— Start —

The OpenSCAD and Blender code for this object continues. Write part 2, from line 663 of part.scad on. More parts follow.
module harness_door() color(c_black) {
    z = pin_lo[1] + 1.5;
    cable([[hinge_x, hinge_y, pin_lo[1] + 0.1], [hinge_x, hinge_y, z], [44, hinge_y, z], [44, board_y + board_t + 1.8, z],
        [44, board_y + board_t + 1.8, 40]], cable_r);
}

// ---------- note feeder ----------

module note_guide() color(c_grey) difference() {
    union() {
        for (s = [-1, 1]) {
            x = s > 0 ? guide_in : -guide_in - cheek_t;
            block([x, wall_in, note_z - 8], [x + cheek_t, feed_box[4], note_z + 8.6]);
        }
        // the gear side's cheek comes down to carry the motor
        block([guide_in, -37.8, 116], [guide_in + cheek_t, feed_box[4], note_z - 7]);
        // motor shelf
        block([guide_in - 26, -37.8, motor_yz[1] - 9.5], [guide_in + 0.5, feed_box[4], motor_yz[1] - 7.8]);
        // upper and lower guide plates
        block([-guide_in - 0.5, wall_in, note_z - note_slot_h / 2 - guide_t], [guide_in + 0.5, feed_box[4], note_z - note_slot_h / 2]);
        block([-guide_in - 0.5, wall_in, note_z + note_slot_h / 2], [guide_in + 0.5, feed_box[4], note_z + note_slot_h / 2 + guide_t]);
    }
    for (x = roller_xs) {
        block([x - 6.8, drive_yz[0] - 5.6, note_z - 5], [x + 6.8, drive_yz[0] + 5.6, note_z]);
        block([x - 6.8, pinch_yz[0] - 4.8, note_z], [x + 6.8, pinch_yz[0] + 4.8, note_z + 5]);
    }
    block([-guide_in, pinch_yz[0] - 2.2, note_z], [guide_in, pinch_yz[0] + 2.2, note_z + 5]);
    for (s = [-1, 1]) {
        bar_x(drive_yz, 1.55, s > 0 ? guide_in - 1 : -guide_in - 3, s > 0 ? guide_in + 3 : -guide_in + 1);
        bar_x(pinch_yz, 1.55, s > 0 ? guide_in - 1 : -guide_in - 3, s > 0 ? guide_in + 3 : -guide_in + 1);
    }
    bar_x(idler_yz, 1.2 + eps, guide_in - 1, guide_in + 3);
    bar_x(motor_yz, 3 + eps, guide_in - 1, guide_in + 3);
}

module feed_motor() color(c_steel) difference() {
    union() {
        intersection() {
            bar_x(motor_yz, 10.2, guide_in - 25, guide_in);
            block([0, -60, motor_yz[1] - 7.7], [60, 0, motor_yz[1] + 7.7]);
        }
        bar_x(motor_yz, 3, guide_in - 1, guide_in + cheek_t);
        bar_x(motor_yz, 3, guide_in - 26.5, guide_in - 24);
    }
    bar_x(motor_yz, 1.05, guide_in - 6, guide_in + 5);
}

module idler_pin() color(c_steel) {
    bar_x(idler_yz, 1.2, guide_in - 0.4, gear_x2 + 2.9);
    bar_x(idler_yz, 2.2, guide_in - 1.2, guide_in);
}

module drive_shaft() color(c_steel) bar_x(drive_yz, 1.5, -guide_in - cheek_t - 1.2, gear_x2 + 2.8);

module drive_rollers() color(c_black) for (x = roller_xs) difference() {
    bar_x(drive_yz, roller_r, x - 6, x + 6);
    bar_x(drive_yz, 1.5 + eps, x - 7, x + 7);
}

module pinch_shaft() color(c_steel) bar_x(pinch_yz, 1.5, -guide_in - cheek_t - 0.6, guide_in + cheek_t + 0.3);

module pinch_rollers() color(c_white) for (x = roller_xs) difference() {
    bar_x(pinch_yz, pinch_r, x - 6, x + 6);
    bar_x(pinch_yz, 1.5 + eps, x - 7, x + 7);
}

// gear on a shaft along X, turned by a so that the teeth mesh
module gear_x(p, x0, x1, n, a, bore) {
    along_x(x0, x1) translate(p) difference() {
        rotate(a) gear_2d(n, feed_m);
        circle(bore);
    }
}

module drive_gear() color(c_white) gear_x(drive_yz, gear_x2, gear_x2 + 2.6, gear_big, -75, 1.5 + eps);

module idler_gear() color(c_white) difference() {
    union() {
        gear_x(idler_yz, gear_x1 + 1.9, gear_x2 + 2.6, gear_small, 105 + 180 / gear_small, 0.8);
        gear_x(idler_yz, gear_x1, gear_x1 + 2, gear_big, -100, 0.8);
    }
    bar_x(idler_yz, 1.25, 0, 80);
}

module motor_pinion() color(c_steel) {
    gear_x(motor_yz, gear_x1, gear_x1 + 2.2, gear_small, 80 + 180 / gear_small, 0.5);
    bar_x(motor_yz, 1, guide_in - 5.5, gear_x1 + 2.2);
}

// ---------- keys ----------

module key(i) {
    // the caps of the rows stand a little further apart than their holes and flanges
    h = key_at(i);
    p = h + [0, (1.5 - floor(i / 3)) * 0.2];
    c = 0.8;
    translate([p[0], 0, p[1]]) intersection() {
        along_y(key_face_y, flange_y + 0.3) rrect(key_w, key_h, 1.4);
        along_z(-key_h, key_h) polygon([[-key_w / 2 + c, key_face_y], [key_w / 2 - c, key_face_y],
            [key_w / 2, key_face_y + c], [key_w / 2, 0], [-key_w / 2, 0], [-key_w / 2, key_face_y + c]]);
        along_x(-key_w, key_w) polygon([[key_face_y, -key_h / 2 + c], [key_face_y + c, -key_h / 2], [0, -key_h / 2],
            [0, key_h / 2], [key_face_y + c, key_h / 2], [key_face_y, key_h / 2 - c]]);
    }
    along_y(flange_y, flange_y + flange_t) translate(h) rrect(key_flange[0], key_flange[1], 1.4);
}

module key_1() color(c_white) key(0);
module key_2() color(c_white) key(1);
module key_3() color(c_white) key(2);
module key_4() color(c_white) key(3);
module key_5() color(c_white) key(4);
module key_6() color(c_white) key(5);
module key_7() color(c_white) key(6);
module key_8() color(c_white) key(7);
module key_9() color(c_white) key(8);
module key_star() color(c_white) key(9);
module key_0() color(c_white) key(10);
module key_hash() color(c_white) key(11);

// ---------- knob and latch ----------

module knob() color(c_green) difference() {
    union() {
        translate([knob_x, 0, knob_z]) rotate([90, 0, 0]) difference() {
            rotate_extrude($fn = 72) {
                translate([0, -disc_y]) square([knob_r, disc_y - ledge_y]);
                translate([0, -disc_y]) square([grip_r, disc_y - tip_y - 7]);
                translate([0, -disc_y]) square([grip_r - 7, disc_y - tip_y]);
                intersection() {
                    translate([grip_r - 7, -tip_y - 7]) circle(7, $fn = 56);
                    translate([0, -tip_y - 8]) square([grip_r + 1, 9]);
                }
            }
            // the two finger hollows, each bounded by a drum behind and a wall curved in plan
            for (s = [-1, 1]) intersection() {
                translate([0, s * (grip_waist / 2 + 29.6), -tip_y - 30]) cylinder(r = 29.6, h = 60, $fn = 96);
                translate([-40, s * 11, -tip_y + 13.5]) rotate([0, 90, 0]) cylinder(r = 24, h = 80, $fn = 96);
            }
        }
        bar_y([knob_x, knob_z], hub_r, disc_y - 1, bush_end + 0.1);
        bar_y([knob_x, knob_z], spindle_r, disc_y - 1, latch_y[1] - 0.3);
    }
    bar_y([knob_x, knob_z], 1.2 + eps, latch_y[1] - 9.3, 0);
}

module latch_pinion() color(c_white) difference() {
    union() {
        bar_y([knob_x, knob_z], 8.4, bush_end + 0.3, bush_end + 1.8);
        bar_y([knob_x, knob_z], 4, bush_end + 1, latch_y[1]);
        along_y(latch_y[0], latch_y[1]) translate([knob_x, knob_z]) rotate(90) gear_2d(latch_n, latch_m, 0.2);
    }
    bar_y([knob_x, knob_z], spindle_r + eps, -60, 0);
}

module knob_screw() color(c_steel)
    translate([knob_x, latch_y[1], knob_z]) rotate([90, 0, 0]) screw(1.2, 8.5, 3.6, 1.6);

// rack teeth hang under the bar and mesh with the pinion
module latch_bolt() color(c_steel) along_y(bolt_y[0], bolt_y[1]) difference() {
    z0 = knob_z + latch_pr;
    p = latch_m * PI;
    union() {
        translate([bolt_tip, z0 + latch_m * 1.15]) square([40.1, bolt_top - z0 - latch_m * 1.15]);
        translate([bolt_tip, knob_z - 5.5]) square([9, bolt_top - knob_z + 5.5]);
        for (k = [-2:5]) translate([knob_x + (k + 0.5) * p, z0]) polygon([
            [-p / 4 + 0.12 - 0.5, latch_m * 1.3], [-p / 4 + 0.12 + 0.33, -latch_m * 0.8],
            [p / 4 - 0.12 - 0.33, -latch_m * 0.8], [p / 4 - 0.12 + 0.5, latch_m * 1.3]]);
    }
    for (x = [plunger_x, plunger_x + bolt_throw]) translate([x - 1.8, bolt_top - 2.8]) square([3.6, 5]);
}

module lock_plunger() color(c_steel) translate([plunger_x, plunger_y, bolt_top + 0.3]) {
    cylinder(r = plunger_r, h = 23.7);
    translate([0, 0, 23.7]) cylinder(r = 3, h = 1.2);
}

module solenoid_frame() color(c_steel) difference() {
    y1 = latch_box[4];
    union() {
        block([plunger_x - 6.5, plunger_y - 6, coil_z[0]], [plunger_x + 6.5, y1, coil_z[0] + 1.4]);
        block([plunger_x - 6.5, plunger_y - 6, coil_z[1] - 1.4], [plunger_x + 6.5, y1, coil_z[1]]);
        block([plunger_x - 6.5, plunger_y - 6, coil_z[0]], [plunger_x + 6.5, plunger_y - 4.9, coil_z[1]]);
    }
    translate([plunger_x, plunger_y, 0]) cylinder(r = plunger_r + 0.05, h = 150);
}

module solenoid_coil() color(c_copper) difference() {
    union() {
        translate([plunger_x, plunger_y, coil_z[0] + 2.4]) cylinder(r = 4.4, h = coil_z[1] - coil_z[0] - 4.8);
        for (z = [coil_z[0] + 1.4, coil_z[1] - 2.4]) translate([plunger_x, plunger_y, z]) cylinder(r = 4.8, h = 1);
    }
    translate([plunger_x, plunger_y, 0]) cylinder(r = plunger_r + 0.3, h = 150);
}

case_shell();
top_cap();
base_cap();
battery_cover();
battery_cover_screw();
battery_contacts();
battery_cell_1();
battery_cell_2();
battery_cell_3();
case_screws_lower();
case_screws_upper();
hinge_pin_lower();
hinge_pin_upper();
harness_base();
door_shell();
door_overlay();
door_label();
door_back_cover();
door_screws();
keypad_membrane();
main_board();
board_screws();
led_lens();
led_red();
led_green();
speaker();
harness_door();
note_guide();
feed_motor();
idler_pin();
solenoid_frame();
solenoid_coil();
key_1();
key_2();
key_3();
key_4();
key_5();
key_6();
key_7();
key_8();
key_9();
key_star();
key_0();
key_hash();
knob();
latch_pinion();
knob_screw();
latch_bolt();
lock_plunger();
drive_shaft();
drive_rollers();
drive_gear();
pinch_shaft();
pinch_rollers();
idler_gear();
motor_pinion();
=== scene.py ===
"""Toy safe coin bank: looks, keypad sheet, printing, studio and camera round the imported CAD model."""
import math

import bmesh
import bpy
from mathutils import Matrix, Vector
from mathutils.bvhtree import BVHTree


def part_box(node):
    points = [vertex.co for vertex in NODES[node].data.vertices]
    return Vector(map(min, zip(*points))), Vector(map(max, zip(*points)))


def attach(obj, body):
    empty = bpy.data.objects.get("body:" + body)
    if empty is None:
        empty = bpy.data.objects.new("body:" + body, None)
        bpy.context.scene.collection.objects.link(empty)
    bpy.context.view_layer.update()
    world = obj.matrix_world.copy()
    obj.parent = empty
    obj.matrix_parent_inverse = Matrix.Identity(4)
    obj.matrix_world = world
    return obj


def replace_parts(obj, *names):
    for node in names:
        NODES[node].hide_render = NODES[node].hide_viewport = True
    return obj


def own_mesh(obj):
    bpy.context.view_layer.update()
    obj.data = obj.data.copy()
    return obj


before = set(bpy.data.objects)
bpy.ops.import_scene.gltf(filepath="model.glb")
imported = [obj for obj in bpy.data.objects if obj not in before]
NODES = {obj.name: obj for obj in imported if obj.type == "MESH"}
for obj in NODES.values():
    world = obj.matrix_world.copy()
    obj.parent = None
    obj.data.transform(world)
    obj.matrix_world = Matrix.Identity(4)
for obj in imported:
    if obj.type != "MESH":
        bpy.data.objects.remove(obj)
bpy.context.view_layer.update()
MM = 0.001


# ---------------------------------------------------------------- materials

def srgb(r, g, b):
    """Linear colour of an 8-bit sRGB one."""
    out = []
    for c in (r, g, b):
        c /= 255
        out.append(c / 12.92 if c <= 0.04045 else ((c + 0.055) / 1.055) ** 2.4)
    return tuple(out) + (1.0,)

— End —

Exercise prompt:
In the listing above, find the line with "case_shell();" and the line with "bpy.context.scene.collection.objects.link(empty)". Output those two lines and every line between them, exactly as written.

Task output:
case_shell();
top_cap();
base_cap();
battery_cover();
battery_cover_screw();
battery_contacts();
battery_cell_1();
battery_cell_2();
battery_cell_3();
case_screws_lower();
case_screws_upper();
hinge_pin_lower();
hinge_pin_upper();
harness_base();
door_shell();
door_overlay();
door_label();
door_back_cover();
door_screws();
keypad_membrane();
main_board();
board_screws();
led_lens();
led_red();
led_green();
speaker();
harness_door();
note_guide();
feed_motor();
idler_pin();
solenoid_frame();
solenoid_coil();
key_1();
key_2();
key_3();
key_4();
key_5();
key_6();
key_7();
key_8();
key_9();
key_star();
key_0();
key_hash();
knob();
latch_pinion();
knob_screw();
latch_bolt();
lock_plunger();
drive_shaft();
drive_rollers();
drive_gear();
pinch_shaft();
pinch_rollers();
idler_gear();
motor_pinion();
=== scene.py ===
"""Toy safe coin bank: looks, keypad sheet, printing, studio and camera round the imported CAD model."""
import math

import bmesh
import bpy
from mathutils import Matrix, Vector
from mathutils.bvhtree import BVHTree


def part_box(node):
    points = [vertex.co for vertex in NODES[node].data.vertices]
    return Vector(map(min, zip(*points))), Vector(map(max, zip(*points)))


def attach(obj, body):
    empty = bpy.data.objects.get("body:" + body)
    if empty is None:
        empty = bpy.data.objects.new("body:" + body, None)
        bpy.context.scene.collection.objects.link(empty)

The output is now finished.